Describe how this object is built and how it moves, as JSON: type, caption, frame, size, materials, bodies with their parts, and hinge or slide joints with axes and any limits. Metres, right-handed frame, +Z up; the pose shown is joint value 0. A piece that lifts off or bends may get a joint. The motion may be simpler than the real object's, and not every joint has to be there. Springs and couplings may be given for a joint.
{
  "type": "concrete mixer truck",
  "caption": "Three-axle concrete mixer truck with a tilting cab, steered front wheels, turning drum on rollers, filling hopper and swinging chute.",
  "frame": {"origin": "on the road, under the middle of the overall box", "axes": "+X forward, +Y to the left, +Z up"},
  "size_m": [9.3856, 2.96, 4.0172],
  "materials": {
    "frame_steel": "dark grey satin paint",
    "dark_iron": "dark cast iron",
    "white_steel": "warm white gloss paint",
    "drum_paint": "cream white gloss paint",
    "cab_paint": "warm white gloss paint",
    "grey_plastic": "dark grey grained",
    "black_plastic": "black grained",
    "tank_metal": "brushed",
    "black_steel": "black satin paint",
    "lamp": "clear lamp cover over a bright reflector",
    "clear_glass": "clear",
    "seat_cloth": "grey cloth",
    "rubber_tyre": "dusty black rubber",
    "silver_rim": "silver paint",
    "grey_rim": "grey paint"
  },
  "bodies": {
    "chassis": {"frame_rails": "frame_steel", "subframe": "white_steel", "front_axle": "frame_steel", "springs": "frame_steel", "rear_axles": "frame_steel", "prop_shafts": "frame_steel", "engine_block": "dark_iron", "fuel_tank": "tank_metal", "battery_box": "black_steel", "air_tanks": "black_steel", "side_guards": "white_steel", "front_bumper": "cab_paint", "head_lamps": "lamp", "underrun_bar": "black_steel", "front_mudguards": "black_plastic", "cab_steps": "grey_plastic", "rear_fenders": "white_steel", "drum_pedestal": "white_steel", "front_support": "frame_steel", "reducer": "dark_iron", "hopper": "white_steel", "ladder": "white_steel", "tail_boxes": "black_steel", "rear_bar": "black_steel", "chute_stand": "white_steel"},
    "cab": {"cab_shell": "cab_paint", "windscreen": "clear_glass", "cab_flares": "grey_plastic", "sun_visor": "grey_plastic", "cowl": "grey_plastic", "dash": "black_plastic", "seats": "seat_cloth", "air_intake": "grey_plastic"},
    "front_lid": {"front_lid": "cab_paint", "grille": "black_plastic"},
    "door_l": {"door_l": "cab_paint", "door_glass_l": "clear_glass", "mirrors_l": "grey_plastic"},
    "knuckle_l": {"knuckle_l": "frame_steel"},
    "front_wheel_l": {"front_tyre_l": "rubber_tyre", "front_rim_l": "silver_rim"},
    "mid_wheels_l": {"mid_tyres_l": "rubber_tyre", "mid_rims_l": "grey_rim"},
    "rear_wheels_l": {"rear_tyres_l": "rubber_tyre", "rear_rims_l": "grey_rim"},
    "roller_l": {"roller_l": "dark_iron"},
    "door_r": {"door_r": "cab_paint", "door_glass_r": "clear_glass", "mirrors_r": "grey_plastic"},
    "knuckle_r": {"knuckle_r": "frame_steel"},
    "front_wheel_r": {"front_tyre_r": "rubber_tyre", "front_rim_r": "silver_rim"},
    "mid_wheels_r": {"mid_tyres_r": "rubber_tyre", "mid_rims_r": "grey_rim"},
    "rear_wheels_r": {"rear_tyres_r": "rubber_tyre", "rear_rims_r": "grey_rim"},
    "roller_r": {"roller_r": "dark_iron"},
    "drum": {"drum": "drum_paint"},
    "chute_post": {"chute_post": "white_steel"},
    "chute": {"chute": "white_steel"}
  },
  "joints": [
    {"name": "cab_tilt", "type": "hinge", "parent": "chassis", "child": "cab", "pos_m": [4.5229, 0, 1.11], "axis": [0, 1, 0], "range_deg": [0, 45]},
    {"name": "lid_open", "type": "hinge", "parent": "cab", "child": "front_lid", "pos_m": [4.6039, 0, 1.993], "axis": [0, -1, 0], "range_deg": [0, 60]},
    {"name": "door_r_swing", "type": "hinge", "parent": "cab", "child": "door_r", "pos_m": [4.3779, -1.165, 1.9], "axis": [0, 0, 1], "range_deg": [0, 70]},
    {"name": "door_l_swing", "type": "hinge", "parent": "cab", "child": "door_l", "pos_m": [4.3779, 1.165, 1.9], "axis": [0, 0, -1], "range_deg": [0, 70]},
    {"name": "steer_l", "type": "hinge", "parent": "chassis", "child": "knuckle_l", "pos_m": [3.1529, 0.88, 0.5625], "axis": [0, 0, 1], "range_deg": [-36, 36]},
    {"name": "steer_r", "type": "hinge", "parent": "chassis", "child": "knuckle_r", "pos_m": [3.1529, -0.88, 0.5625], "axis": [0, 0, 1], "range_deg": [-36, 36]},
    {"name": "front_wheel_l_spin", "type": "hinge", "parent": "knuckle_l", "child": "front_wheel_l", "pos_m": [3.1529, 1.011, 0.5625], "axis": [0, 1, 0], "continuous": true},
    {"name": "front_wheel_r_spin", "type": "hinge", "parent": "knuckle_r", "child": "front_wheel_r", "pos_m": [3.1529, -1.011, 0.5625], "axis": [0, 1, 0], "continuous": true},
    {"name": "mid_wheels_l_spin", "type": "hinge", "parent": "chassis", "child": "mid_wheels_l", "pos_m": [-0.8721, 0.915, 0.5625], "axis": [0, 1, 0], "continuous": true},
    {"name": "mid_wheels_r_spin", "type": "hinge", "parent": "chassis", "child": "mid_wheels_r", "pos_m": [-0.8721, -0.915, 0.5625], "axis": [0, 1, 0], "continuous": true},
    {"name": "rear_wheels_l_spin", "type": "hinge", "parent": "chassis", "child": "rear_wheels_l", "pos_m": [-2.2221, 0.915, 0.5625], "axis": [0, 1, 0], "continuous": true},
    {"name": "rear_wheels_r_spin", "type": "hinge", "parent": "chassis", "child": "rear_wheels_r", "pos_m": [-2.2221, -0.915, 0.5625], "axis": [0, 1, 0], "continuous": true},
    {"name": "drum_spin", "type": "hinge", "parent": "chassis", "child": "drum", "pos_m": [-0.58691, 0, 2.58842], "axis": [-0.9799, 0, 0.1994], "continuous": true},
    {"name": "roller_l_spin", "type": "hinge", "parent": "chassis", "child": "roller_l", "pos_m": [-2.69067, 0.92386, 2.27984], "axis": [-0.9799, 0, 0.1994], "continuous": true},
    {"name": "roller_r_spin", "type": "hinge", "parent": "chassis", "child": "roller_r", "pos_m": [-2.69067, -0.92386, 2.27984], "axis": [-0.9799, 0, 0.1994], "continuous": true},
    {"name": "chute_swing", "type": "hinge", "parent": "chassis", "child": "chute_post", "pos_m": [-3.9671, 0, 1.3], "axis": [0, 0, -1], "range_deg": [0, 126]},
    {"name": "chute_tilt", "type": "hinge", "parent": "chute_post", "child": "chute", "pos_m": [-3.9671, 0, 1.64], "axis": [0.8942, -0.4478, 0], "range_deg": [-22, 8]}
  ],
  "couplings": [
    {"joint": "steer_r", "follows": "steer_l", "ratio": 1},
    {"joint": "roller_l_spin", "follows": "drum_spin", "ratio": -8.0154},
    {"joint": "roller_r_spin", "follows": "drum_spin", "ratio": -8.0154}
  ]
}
==
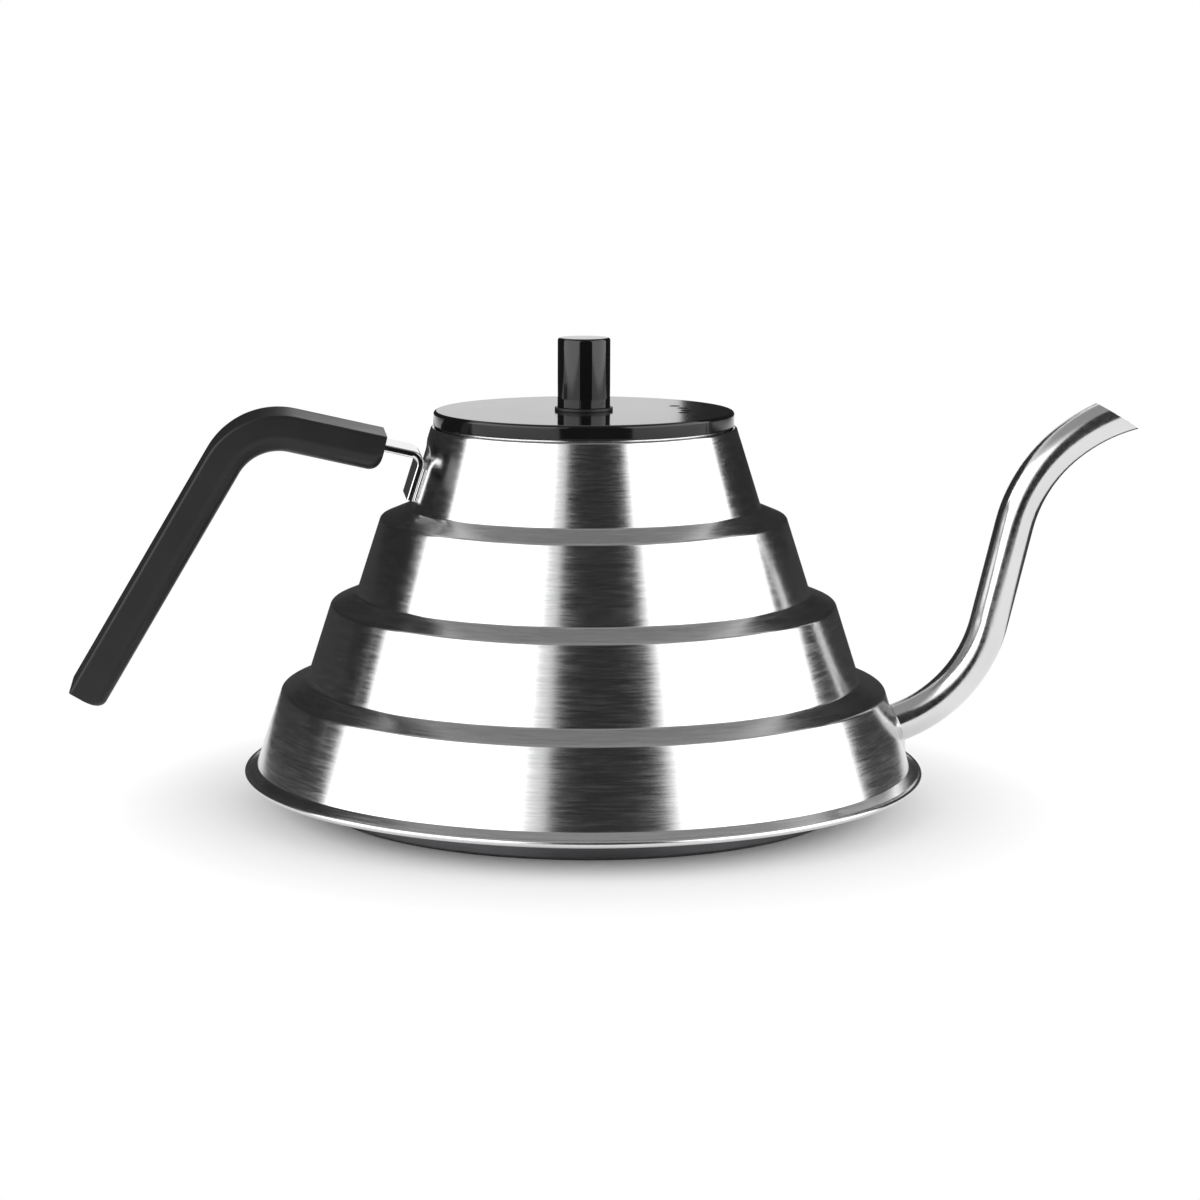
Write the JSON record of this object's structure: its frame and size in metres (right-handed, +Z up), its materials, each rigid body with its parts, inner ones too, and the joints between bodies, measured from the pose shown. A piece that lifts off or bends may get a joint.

■ **Exercise instructions**
Search the data for the string "axes". List each line that has it.

■ **Written solution**
Describe how this object is built and how it moves, as JSON: type, caption, frame, size, materials, bodies with their parts, and hinge or slide joints with axes and any limits. Metres, right-handed frame, +Z up; the pose shown is joint value 0. A piece that lifts off or bends may get a joint. The motion may be simpler than the real object's, and not every joint has to be there. Springs and couplings may be given for a joint.
  "frame": {"origin": "on the road, under the middle of the overall box", "axes": "+X forward, +Y to the left, +Z up"},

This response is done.